Tejas is designed to carry air-to-air, air-to-surface, precision guided and standoff weaponry. Tejas can carry long-range beyond visual range weapons. According to ADA, Tejas can fire “highly agile high off-boresight missiles” to tackle any close combat threat.
Air to ground munitions and and attack system allow it to prosecute surface targets over land or at sea.
Tejas’ engine is imported from GE, a fact that is seen as a major drawback to the indigenous drive. GE’s engine had to be used after the indeigenous Kaveri failed. GE’s F404-GE-IN20 engine has a maximum weight of 1,035 kg. Dimensions are; Diameter 890 mm, Length 3.9 m.
Open Architecture Computer:
Open Architecture Computer (OAC) is designed based on open system interface standards, which provides interoperability, scalability, and portability, says ADA> ADA claims that this OAC design will allow the designers to continuously adapt and upgrade Tejas to meet the challenges of modern warfare.
Tejas has been developed in multiple variants – single-seat fighter and twin seat trainer variants – for IAF and Indian Navy. Tejas is being inducted into the IAF after being years decades into making. IAF plans to start using it in combat roles by 2017. Meanwhile, Swedish defence major Saab is in talks with HAL for helping India make the next generation version of the LCA Tejas.

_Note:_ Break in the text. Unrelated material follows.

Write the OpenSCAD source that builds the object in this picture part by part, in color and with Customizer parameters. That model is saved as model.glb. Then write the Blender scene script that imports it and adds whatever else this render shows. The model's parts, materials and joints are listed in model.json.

Tejas uses composite materials for up to 45% of its airframe and this helps make the light combat aircraft lighter and stronger. Composite materials have been used for the fuselage (doors and skins), wings (skin, spars and ribs), elevons, tailfin, rudder, air brakes and landing gear doors. According to ADA, LCA’s percentage use of composites is one of the highest among contemporary aircraft of its class.
The autopilot feature helps the pilot to do more mission critical activities, without being concerned about Tejas departing from its flight path.